Les deux dispositions légales, à savoir les articles 502 et 121 CO, visent à donner à la caution le droit de refuser le paiement de la dette. Elles reposent sur l’idée fondamentale que la position de la caution ne doit pas pouvoir être unilatéralement aggravée par un accord subséquent entre le créancier et le débiteur principal. Dans la mesure où le débiteur principal renonce à la compensation après la conclusion du contrat de cautionnement et sans l’accord de la caution, le droit de cette dernière de ne pas payer la dette demeure. Si, au contraire, comme dans le cas d’espèce, la caution a connaissance de la renonciation du débiteur principal à la compensation au moment de la conclusion du contrat de cautionnement, elle ne peut pas selon le Tribunal fédéral invoquer la compensation face au créancier. La caution doit répondre de la créance dans les termes acceptés par le débiteur principal. Elle doit se laisser opposer la renonciation à la compensation concédée par le débiteur principal.

Délimitations entre cautionnement et garantie
ans le cas présent, la question, bien connue en pratique, de la délimitation entre cautionnement et garantie, n’avait pas à être tranchée par le Tribunal fédéral.

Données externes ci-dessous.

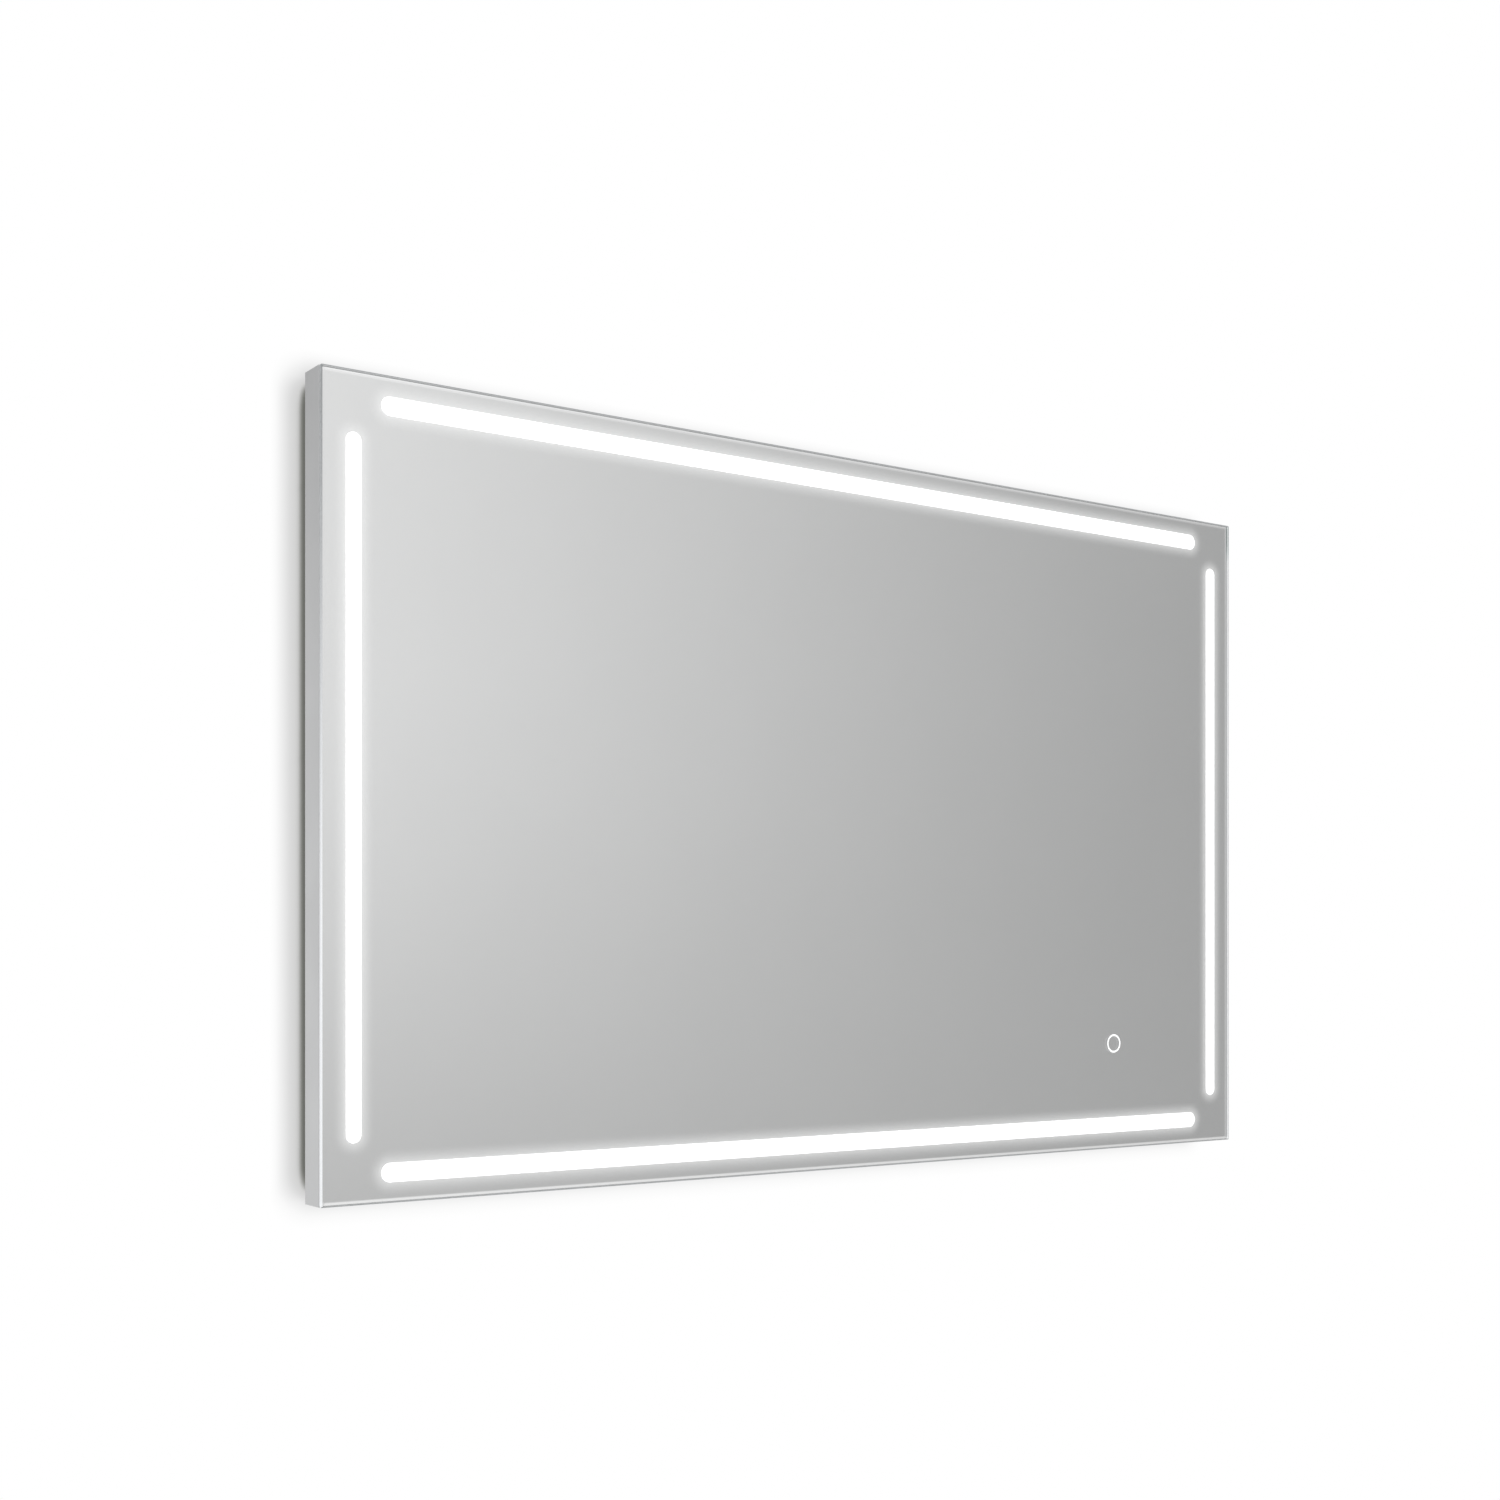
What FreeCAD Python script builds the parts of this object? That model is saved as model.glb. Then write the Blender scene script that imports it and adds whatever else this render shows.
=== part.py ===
import FreeCAD, Part
import math
import operator
import os

import Sketcher
from FreeCAD import Placement, Rotation, Vector

# A lighted bathroom mirror that hangs on a wall rail. Millimetres, +Z up, the viewer
# looks along +Y. The wall is the plane Y = 0 and the origin is the middle of the rail's
# line of screw holes. Depth is measured from the wall towards the viewer.

doc = FreeCAD.newDocument("lighted_mirror")
sheet = doc.addObject("Spreadsheet::Sheet", "Sizes")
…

La délimitation des deux contrats de sûreté réserve souvent des difficultés, bien qu’en pratique elle se révèle d’une importance capitale. Alors que la conclusion du contrat de garantie n’est soumise à aucune exigence de forme, le contrat de cautionnement est quant à lui soumis à des exigences de forme strictes, qui ont pour but la protection de la caution. Le non-respect des exigences de forme conduit en principe à la nullité absolue du contrat de cautionnement. Les exigences formelles générales du cautionnement comprennent la déclaration écrite de la caution ainsi que l’indication numérique dans l’acte même du montant total à concurrence duquel la caution est tenue. Si la caution porte sur un montant supérieur à CHF 2’000, la déclaration de cautionnement d’une personne physique doit en outre revêtir la forme authentique.

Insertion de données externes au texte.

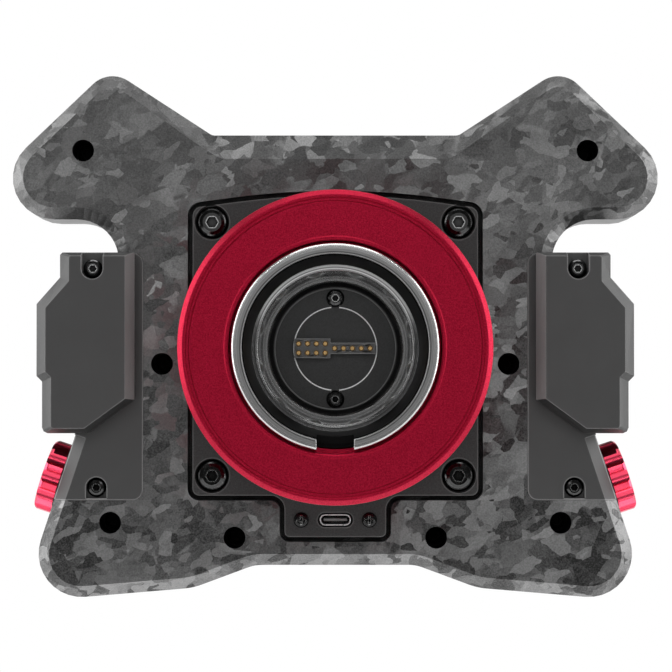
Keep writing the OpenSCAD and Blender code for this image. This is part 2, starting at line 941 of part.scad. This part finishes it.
placed() rear_shell();
placed() front_shell();
placed() case_screws();
placed() mount_plate();
placed() mount_plate_screws();
placed() qr_hub();
placed() qr_hub_screws();
placed() qr_nose_ring();
placed() locking_ring();
placed() ring_spring();
placed() locking_balls();
placed() connector_holder();
placed() connector_board();
placed() connector_screws();
placed() header_block();
placed() contact_pins();
placed() usb_port();
placed() usb_board();
placed() usb_screws();
placed() main_board();
placed() main_board_screws();
placed() left() module_cover();  // left_module_cover
placed() module_cover();  // right_module_cover
placed() left() module_base();  // left_module_base
placed() module_base();  // right_module_base
placed() left() module_screws();  // left_module_screws
placed() module_screws();  // right_module_screws
placed() left() thumb_knob();  // left_thumb_knob
placed() thumb_knob();  // right_thumb_knob
placed() left() thumb_shaft();  // left_thumb_shaft
placed() thumb_shaft();  // right_thumb_shaft
placed() left() thumb_encoder();  // left_thumb_encoder
placed() thumb_encoder();  // right_thumb_encoder
placed() button_bezels();
placed() button_switches();
placed() push_button(left_spot(0));  // left_button_1
placed() push_button(left_spot(1));  // left_button_2
placed() push_button(left_spot(2));  // left_button_3
placed() push_button(left_spot(3));  // left_button_4
placed() push_button(left_spot(4));  // left_button_5
placed() push_button(button_spots[0]);  // right_button_1
placed() push_button(button_spots[1]);  // right_button_2
placed() push_button(button_spots[2]);  // right_button_3
placed() push_button(button_spots[3]);  // right_button_4
placed() push_button(button_spots[4]);  // right_button_5
placed() rotary_encoders();
placed() rotary_nuts();
placed() rotary_knob(rotary_spots[0]);  // left_rotary_knob
placed() rotary_knob(rotary_spots[1]);  // centre_rotary_knob
placed() rotary_knob(rotary_spots[2]);  // right_rotary_knob
placed() rotary_shaft(rotary_spots[0]);  // left_rotary_shaft
placed() rotary_shaft(rotary_spots[1]);  // centre_rotary_shaft
placed() rotary_shaft(rotary_spots[2]);  // right_rotary_shaft
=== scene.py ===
"""Racing wheel body with a quick-release coupling: materials, small details, lights and camera."""

import json
import math

import bmesh
import bpy
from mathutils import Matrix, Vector


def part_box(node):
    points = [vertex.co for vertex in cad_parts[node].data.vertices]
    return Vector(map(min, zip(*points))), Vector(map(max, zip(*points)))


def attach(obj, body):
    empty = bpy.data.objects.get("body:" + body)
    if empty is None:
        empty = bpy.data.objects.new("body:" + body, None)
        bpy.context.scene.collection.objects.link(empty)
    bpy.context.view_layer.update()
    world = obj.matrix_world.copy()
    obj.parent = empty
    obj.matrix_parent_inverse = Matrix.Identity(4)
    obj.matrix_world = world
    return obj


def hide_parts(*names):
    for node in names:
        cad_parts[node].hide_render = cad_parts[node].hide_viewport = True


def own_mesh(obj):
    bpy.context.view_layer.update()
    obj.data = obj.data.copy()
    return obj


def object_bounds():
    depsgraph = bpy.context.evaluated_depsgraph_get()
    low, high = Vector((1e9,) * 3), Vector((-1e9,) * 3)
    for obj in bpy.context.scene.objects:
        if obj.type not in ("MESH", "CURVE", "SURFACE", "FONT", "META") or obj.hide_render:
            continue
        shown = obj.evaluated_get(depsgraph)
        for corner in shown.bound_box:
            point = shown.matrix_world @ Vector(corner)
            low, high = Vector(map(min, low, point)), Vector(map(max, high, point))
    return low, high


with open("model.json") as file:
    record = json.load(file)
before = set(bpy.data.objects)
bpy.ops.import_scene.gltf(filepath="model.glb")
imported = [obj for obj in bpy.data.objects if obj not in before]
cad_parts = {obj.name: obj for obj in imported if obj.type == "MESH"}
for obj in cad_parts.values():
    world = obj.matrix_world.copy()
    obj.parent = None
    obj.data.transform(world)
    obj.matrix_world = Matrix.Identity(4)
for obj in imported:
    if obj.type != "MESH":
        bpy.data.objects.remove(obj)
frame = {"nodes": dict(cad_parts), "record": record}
cad_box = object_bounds()
MM = 0.001


# ---------- where things are ----------


def centre_of(node):
    low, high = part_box(node)
    return (low + high) / 2


REAR_FACE_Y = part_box("rear_shell")[0].y
LOW, HIGH = cad_box
MIDDLE = (LOW + HIGH) / 2


# ---------- node helpers ----------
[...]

Le principe de l’accessoriété est le premier critère de délimitation. Autrement dit, il faut déterminer si la sûreté suit le sort de la dette principale et dépend de celle-ci. L’effet de l’accessoriété consiste en ceci que la caution peut opposer au créancier les exceptions appartenant au débiteur principal. Le cautionnement présuppose l’existence d’une dette principale et il en partage le sort. En revanche, le garant promet, par la garantie, une prestation qui est indépendante de l’obligation d’un tiers. Dans la mesure où les contrats de sûreté contiennent rarement une déclaration concernant leur rapport avec le contrat principal, c’est le plus souvent l’interprétation qui permettra de déterminer comment la sûreté doit être qualifiée.

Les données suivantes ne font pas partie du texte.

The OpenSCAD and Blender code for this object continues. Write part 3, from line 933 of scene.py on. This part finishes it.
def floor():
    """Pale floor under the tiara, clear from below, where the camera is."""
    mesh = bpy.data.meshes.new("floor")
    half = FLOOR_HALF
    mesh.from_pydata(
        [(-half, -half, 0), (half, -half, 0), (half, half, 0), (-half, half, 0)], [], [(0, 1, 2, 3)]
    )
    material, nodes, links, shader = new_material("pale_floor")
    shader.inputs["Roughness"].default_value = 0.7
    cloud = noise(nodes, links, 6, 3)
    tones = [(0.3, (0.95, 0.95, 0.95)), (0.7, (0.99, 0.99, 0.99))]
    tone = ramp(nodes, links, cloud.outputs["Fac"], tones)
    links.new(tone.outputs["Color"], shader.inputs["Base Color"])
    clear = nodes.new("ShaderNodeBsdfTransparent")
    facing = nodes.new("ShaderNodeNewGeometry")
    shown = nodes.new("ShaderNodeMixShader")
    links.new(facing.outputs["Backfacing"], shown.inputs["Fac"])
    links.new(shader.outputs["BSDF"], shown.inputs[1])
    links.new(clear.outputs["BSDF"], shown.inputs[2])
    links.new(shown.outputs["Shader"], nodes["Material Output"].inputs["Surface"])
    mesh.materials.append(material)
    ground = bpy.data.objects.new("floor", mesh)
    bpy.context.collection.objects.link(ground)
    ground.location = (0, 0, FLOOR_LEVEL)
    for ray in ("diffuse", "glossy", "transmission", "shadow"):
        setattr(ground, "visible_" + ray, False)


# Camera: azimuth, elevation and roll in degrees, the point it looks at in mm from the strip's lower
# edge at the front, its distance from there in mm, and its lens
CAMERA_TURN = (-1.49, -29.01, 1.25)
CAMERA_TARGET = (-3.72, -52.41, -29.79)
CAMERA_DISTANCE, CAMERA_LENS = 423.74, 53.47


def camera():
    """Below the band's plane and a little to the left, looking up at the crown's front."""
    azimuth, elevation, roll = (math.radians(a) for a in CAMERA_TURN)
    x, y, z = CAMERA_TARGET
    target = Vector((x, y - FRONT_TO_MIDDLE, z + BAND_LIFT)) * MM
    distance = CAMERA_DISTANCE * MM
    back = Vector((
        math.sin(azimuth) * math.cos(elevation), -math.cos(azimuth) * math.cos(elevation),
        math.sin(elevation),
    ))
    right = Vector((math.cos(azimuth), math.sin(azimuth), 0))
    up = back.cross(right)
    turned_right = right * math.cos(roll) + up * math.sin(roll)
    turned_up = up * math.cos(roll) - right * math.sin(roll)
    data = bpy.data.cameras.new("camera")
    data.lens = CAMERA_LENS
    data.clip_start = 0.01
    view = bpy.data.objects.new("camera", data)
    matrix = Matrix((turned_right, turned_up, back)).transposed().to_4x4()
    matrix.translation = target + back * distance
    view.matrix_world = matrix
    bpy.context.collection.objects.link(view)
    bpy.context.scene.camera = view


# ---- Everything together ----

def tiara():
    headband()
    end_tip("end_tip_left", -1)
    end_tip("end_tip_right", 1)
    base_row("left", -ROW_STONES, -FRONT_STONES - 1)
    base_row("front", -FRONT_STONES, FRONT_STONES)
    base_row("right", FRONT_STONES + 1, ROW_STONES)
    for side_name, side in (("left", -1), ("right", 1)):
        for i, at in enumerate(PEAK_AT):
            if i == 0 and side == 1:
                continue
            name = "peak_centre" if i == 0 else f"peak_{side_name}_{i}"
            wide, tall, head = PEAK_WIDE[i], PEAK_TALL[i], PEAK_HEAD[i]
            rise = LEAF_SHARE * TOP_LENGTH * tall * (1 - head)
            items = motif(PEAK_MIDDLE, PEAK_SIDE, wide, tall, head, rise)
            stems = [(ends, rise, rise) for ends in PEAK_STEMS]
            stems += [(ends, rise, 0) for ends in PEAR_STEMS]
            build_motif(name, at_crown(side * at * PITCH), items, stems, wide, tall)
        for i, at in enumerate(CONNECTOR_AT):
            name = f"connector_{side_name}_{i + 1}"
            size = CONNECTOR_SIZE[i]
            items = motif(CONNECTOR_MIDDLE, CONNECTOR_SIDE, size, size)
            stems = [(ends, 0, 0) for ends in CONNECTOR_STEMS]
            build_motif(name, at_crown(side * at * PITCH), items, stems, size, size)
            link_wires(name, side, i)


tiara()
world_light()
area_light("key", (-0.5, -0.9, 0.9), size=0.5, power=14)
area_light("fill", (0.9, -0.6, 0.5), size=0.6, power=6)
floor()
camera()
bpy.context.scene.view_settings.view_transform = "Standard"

La jurisprudence a dégagé différents indices, qui plaident soit en faveur d’une obligation accessoire (cautionnement) soit en faveur d’un engagement autonome (garantie). Ainsi, plaide en faveur du cautionnement le fait que la promesse de sûreté soit identique à l’obligation du débiteur principal. A l’inverse, lorsque le montant garanti ne correspond pas à celui dû par le débiteur principal, cela constitue un indice en faveur de la garantie. Une description détaillée des engagements dans le contrat de sûreté est un indice en faveur de la garantie. A contrario, s’il convient de recourir à la relation de base afin de déterminer l’étendue de l’engagement de la sûreté, cela constitue un indice en faveur du cautionnement. La promesse de paiement à première demande ainsi que la renonciation aux exceptions et objections sont également des indices en faveur de la garantie, ce dernier élément ne constituant guère en soi un indice suffisant pour admettre la garantie. Si l’interprétation d’un contrat de sûreté ne conduit pas à un résultat sans équivoque, c’est plutôt le cautionnement qui doit être admis en cas de doute lorsqu’il s’agit d’une personne physique. Des engagements de sûretés émis par des banques mais aussi des sûretés portant sur des contrats conclus avec une partie étrangère sont présumés être des garanties, car ces sûretés signalent que la personne obligée est rompue aux affaires.

Résumé

En résumé, le cautionnement et la garantie doivent être distingués l’un de l’autre. Ce point est particulièrement important dans la formulation des contrats de sûreté mais également s’agissant du respect des exigences de forme. A défaut, les parties courent le risque que la qualification du contrat de sûreté doive être tranchée dans le cadre d’une procédure judiciaire onéreuse, et que le contrat de sûreté soit déclaré nul en raison du non-respect des prescriptions de forme. Le cautionnement dépend de la dette principale, avec pour effet que la caution peut opposer les exceptions et objections du débiteur principal au créancier. Toutefois cela n’est pas applicable – comme le Tribunal fédéral l’a récemment décidé -, lorsque la caution avait déjà connaissance de la renonciation à la compensation par le débiteur principal lors de la conclusion du cautionnement.